Un nouveau livre retraçant la vie de l’ancien secrétaire d’État montre que lorsque les États-Unis exercent une pression sur Israël, cela peut entraîner des changements positifs
Alors secrétaire d’État américain, James Baker déclara à l’AIPAC en 1989 : « Pour Israël, le moment est venu de mettre de côté, une fois pour toutes, la vision irréaliste d’un Grand Israël » (AFP)
Alors secrétaire d’État américain, James Baker déclara à l’AIPAC en 1989 : « Pour Israël, le moment est venu de mettre de côté, une fois pour toutes, la vision irréaliste d’un Grand Israël » (AFP)

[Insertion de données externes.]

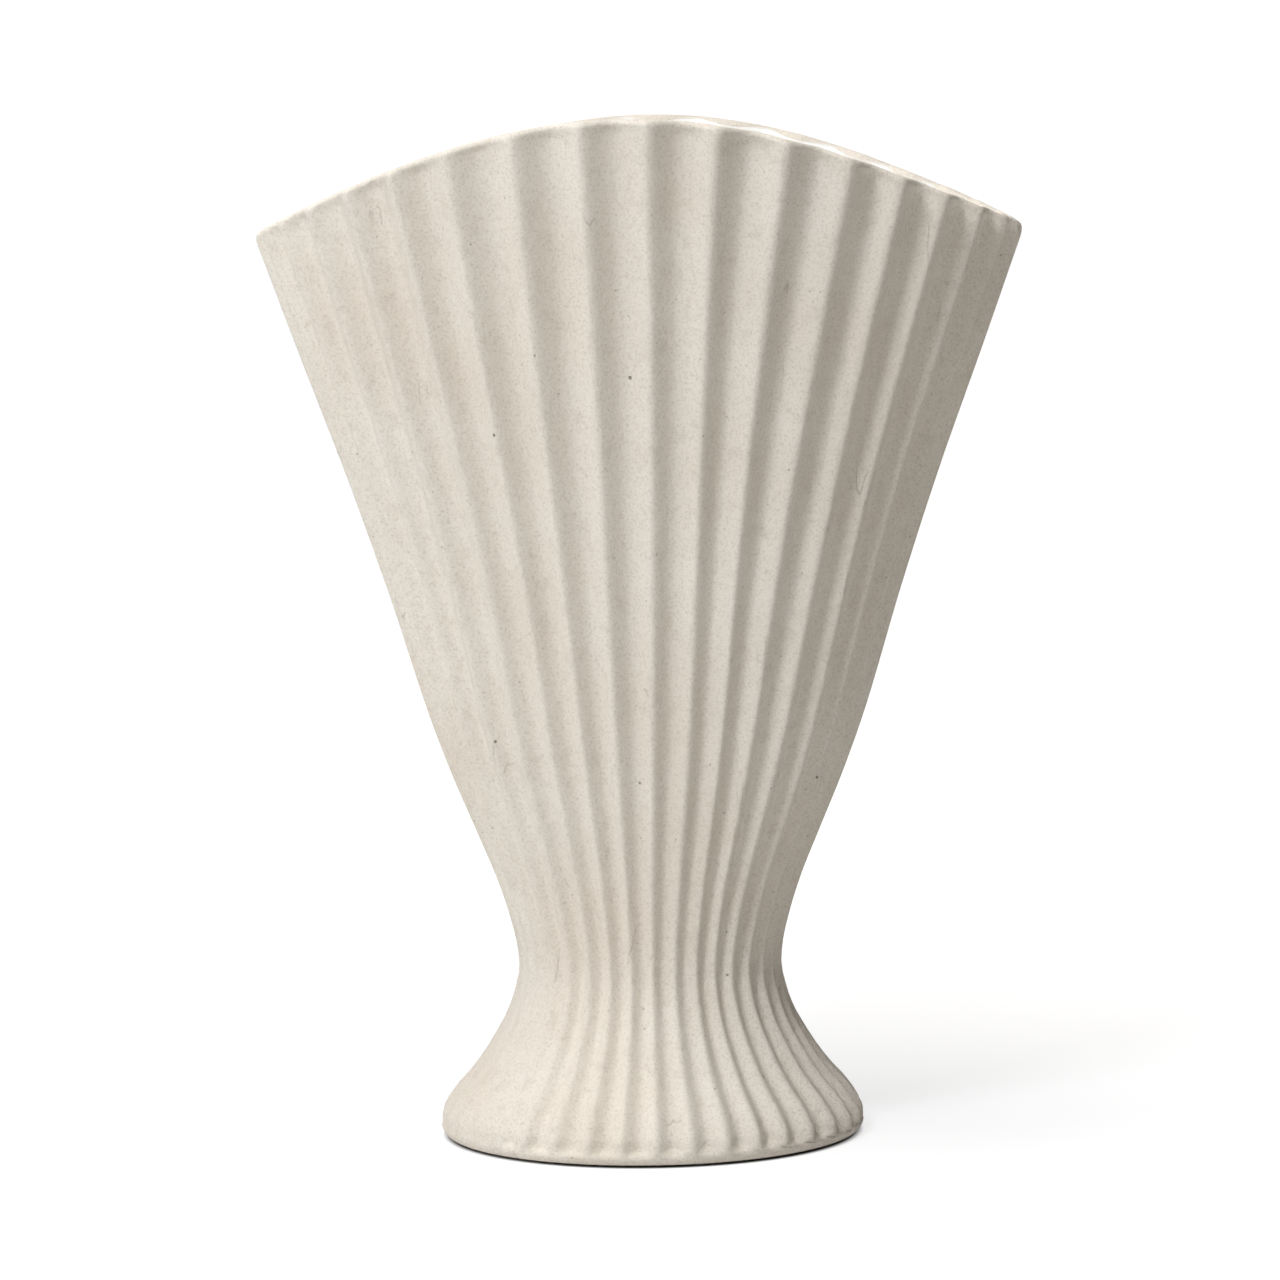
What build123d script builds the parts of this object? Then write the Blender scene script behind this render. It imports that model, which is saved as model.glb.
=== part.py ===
from build123d import *
from math import cos, hypot, pi, sin
import os

os.makedirs("parts", exist_ok=True)

# Overall sizes of the vase, in millimetres, with +Z up from the table and +X along the width
peak_height = 352.0
tip_height = 310.0
rim_width = 267.0
rim_depth = 192.0
waist_height = 59.0
waist_diameter = 91.8
foot_diameter = 147.2
contact_diameter = 142.0

# Flutes, the same number at every height, deepest at the rim
flute_count = 36
flute_depth = 4.0
valley_share = 0.2
crease_share = 0.15

# Wall over the crests of the flutes, and the rim's plain lip
wall = 7.0
lip_height = 3.4
lip_proud = 0.4
lip_radius = 2.6

# Foot: its plain band, its floor and its ring around a shallow recess
band_height = 4.4
band_proud = 0.4
band_belly_share = 0.6
floor_thickness = 8.0
ring_width = 16.0
recess_depth = 2.0

# Glaze coat inside, and the pads stuck under the foot ring
glaze_thickness = 0.6
pad_count = 4
pad_diameter = 10.0
pad_thickness = 0.8

# How far cutting tools run past what they cut
overrun = 10.0

# Silhouette above the waist: share of the climb to the rim tips, share of the spread
bowl_shares = [(0.064, 0.032), (0.131, 0.100), (0.211, 0.200), (0.522, 0.507), (1.0, 1.0)]

# Silhouette below the waist, from the foot band up: share of the drop, share of the flare
foot_shares = [(1.0, 1.0), (0.799, 0.769), (0.558, 0.410), (0.297, 0.128)]

# Worked out from the sizes above
waist_radius = waist_diameter / 2
foot_radius = foot_diameter / 2
contact_radius = contact_diameter / 2
ring_radius = contact_radius - ring_width
band_top = pad_thickness + band_height
band_top_radius = foot_radius - band_proud / 2
floor_top = pad_thickness + recess_depth + floor_thickness
rim_rise = peak_height - tip_height
arch_radius = (rim_rise**2 + (rim_width / 2) ** 2) / (2 * rim_rise)
arch_centre = peak_height - arch_radius
loft_top = peak_height + overrun

# The silhouette as rows of height and half width, from the foot band to the rim tips
drop = waist_height - band_top
flare = foot_radius - band_proud - waist_radius
climb = tip_height - waist_height
spread = rim_width / 2 - waist_radius
silhouette = [(waist_height - down * drop, waist_radius + out * flare) for down, out in foot_shares]
silhouette += [(waist_height, waist_radius)]
silhouette += [(waist_height + up * climb, waist_radius + out * spread) for up, out in bowl_shares]
bowl_level = silhouette[-2][0]


def half_width(height):
    """Half the width of the vase over its flutes, straight from row to row and beyond."""
    row = 0
    while row < len(silhouette) - 2 and silhouette[row + 1][0] < height:
        row += 1
    (low, low_width), (high, high_width) = silhouette[row], silhouette[row + 1]
    return low_width + (high_width - low_width) * (height - low) / (high - low)


peak_half_width = half_width(peak_height)
flattening = (rim_depth / 2 - waist_radius) / (peak_half_width - waist_radius)


def half_depth(height):
    """Half the depth over the flutes: round up to the waist, then an ever flatter oval."""
    width = half_width(height)
    if height > waist_height:
        return waist_radius + (width - waist_radius) * flattening
    return width


def outline_point(height, turn, inset):
    """Point on a level's oval, moved in from the crests; turn counts flutes around."""
    angle = 2 * pi * turn / flute_count
    a = half_width(height)
    b = half_depth(height)
    normal_x = cos(angle) / a
    normal_y = sin(angle) / b
    length = hypot(normal_x, normal_y)
    return Vector(
        a * cos(angle) - inset * normal_x / length,
        b * sin(angle) - inset * normal_y / length,
    )


def fluted_outline(height):
    """Outline of a level with its flutes: one round-topped curve each, creased between."""
    depth = flute_depth * half_width(height) / peak_half_width
    for flute in range(flute_count):
        start = outline_point(height, flute, depth)
        crest = outline_point(height, flute + 0.5, 0)
        end = outline_point(height, flute + 1, depth)
        crease = (crest - (start + end) / 2) * crease_share
        rising = start + (end - start) * valley_share + crease
        falling = end - (end - start) * valley_share + crease
        pull = (crest * 16 - start - rising * 4 - falling * 4 - end) / 6
        Bezier(start, rising, pull, falling, end)


def sections(bottom, inset=None):
    """Sketches from one level to above the rim: fluted, or plain where an inset is given."""
    heights = [height for height, _ in silhouette[:-1] if height > bottom]
    sketches = []
    for height in [bottom, *heights, loft_top]:
        with BuildSketch(Plane.XY.offset(height)) as level:
            if inset is None:
                with BuildLine():
                    fluted_outline(height)
                make_face()
            else:
                Ellipse(half_width(height) - inset, half_depth(height) - inset)
        sketches.append(level.sketch)
    return sketches


def above_arch(drop, mode):
    """All the space over the rim's arch, lowered by drop."""
    radius = arch_radius - drop
    reach = half_width(loft_top) + overrun
    spring = arch_centre + (radius**2 - reach**2) ** 0.5
    top = loft_top + overrun
    with BuildSketch(Plane.XZ) as region:
        with BuildLine():
            ThreePointArc((-reach, spring), (0, arch_centre + radius), (reach, spring))
            Polyline((reach, spring), (reach, top), (-reach, top), (-reach, spring))
        make_face()
    extrude(region.sketch, amount=reach, both=True, mode=mode)


# The lip: a plain band along the arch of the rim, rounded on both top edges
with BuildPart() as lip:
    loft(sections(bowl_level, -lip_proud), ruled=True)
    loft(sections(bowl_level, wall), ruled=True, mode=Mode.SUBTRACT)
    above_arch(0, Mode.SUBTRACT)
    above_arch(lip_height, Mode.INTERSECT)
    fillet(lip.faces().sort_by(Axis.Z)[-1].edges(), lip_radius)

# The foot band: a plain rounded edge all round, below the ends of the flutes
with BuildPart() as foot_band:
    with BuildSketch(Plane.XZ):
        with BuildLine():
            ThreePointArc(
                (contact_radius, pad_thickness),
                (foot_radius, pad_thickness + band_height * band_belly_share),
                (band_top_radius, band_top),
            )
            Polyline(
                (band_top_radius, band_top),
                (0, band_top),
                (0, pad_thickness),
                (contact_radius, pad_thickness),
            )
        make_face()
    revolve(axis=Axis.Z)

# The stoneware body: bowl, waist and foot in one piece of fired clay
with BuildPart() as stoneware_body:
    loft(sections(band_top), ruled=True)
    above_arch(lip_height, Mode.SUBTRACT)
    add(foot_band.part)
    loft(sections(floor_top, wall), ruled=True, mode=Mode.SUBTRACT)
    add(lip.part)
    with BuildSketch(Plane.XY.offset(pad_thickness)):
        Circle(ring_radius)
    extrude(amount=recess_depth, mode=Mode.SUBTRACT)
stoneware_body.part.label = "stoneware_body"
export_step(stoneware_body.part, "parts/stoneware_body.step")

# The inner face of the glaze, which starts one coat above the floor
with BuildPart() as water_space:
    loft(sections(floor_top, wall + glaze_thickness), ruled=True)
    split(bisect_by=Plane.XY.offset(floor_top + glaze_thickness), keep=Keep.TOP)

# The glaze coat: waterproof glass over the whole inside, up to the lip
with BuildPart() as interior_glaze:
    loft(sections(floor_top, wall), ruled=True)
    above_arch(lip_height, Mode.SUBTRACT)
    add(water_space.part, mode=Mode.SUBTRACT)
interior_glaze.part.label = "interior_glaze"
export_step(interior_glaze.part, "parts/interior_glaze.step")

# The pads: soft discs under the foot ring, which keep the bare clay off the table
with BuildPart() as foot_pads:
    with BuildSketch():
        with PolarLocations(contact_radius - ring_width / 2, pad_count, start_angle=45):
            Circle(pad_diameter / 2)
    extrude(amount=pad_thickness)
foot_pads.part.label = "foot_pads"
export_step(foot_pads.part, "parts/foot_pads.step")
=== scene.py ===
import math

import bpy
import numpy as np
from mathutils import Matrix, Vector


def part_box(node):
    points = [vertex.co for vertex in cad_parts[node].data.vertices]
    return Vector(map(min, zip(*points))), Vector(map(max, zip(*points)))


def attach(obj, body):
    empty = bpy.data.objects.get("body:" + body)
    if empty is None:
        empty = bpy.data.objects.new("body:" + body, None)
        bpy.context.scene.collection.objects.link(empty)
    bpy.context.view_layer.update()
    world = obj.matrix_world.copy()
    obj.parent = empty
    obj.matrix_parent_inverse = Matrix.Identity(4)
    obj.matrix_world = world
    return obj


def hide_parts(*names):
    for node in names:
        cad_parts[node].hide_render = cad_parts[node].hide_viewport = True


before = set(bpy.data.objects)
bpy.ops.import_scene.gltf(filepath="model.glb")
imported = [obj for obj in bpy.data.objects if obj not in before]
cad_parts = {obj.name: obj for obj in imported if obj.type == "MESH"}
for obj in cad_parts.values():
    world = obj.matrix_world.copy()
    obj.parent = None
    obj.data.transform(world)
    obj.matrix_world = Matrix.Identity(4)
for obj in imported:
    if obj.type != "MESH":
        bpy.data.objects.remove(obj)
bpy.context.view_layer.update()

mm = 0.001

# Sizes read from the frame
body_low, body_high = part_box("stoneware_body")
glaze_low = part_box("interior_glaze")[0]
foot_bottom = body_low[2]
peak_height = body_high[2]
rim_half_depth = body_high[1]
floor_top = glaze_low[2]

# Heights and widths that the boxes don't give, over the crests of the flutes
tip_height = 314.5 * mm
tip_half_width = 132.9 * mm
waist_height = 59.2 * mm
waist_radius = 45.7 * mm
foot_radius = 73.5 * mm
contact_radius = 70.8 * mm
edge_height = 3.6 * mm

# Rim seen from the front: 0 makes it a circular arch and 1 a bell
arch_bend = 1.1

# Flutes: crest to valley at the rim, outside and inside
flute_count = 36
flute_depth = 6.4 * mm
inner_depth = 2.8 * mm

# Section of a flute: softness of its crest at the foot and the rim, the share of the height
# that this change takes, and the share of a plain wave in the section
foot_softness = 0.50
rim_softness = 0.22
softening_share = 0.6
wave_share = 0.5

# Ends of the flutes: shares of their depth that are left at the lip, the share of the lip's
# radius that keeps this, and how far they take to run out
lip_share = 0.75
inner_lip_share = 0.7
lip_plain_share = 0.6
rim_run_out = 1.0 * mm
inner_run_out = 2.0 * mm
foot_run_out = 4.5 * mm
foot_plain = 1.5 * mm

# Where the flutes are worn soft, the left of the foot, and the shares that are worn in full
worn_angle = math.radians(198)
worn_reach = math.radians(42)
worn_reach_share = 0.5
worn_top = 95 * mm
worn_top_share = 0.6
worn_depth_share = 0.8

# Wall, floor and foot ring
wall = 6.2 * mm
floor_curve = 7.0 * mm
ring_width = 16 * mm
recess_depth = 2 * mm

# Lip, and how much taller its round is at the tips of the rim and where that starts
lip_radius = 2.5 * mm
tip_rounding = 1.2
tip_start = 0.97

# Glaze: its coat, how far it starts below the rim, and how it thins out there
glaze_thickness = 0.5 * mm
glaze_start = 0.5 * mm
glaze_scallop = 1.7 * mm
glaze_thinning = 2 * mm
glaze_edge = 0.2 * mm

# Hand-made unevenness, made of a few slow waves
swell = 0.25 * mm
sway = math.radians(0.55)
turned = math.radians(-1.2)
crowded = math.radians(-3.6)
depth_change = 0.10
softness_change = 0.3
wave_count = 6
least_climbs = 0.2

# Columns and rows of the meshes, how the rows crowd towards the lip, and tries for the rim
columns = flute_count * 16
wall_rows = 76
end_rows = 9
end_share = 0.03
edge_rows = 8
lip_rows = 11
inner_rows = 44
inner_crowding = 1.2
glaze_crowding = 1.5
rim_tries = 12
angles = 2 * math.pi * np.arange(columns) / columns

# Rings of the underside and of the floor inside, as shares of their radius, depth or width
recess_shares = (0.1, 0.4, 0.7, 0.98)
recess_wall_shares = (0.2, 0.8)
ring_shares = (0.03, 0.5, 0.95)
floor_shares = (0.7, 0.4, 0.1)

# Silhouette above the waist: share of the climb to the rim tips, share of the spread. The rows
# of both silhouettes are rounded from a least-squares fit to the photo's outline.
bowl_shares = [
    (0.0, 0.0), (0.027, 0.007), (0.063, 0.031), (0.114, 0.078), (0.177, 0.153), (0.259, 0.253),
    (0.342, 0.342), (0.507, 0.491), (0.672, 0.653), (0.829, 0.821), (1.0, 1.0), (1.2, 1.21),
]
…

Trois décennies se sont écoulées depuis que les dirigeants israéliens se sont assis pour la première fois avec des responsables palestiniens lors d’un forum de négociation public à Madrid. Il est aisé d’oublier que le concept de la solution à deux États, qui semble aujourd’hui dépassé et irréaliste, n’était pas à l’ordre du jour international à l’époque.

Lors de la conférence de 1991, les Palestiniens étaient prêts à accepter une forme d’autonomie limitée en Cisjordanie et à Gaza, et avaient même accepté d’apaiser Israël en participant à la conférence en tant que membres d’une délégation jordanienne. Beaucoup de choses ont changé depuis.

Le principal architecte de la conférence de Madrid était James Baker, alors secrétaire d’État américain. Dans une biographie exhaustive et richement documentée, The Man Who Ran Washington, Peter Baker (aucun lien de parenté) et Susan Glasser, un couple de journalistes forts d’une grande expérience à Washington, révèlent des détails fascinants sur les manœuvres qui ont conduit à la conférence durant la présidence de George H. W. Bush. Pour ce faire, ils ont passé de nombreuses heures à interviewer James Baker et plusieurs responsables américains, israéliens et palestiniens, ainsi qu’à lire les notes de service et le journal intime de l’ancien secrétaire d’État.

Baker fut brutal avec Benyamin Netanyahou d’une manière que les administrations Clinton et Obama n’osèrent jamais

Baker et Bush étaient les derniers représentants du réalisme dans la politique étrangère américaine, avant que les néoconservateurs ne prennent le contrôle du Parti républicain et que les interventionnistes idéologiques des « droits de l’homme » prennent celui du Parti démocrate. En tant que tels, ils n’avaient pas peur d’être en désaccord publiquement avec les dirigeants israéliens, et même d’utiliser le refus d’aide comme moyen de pression.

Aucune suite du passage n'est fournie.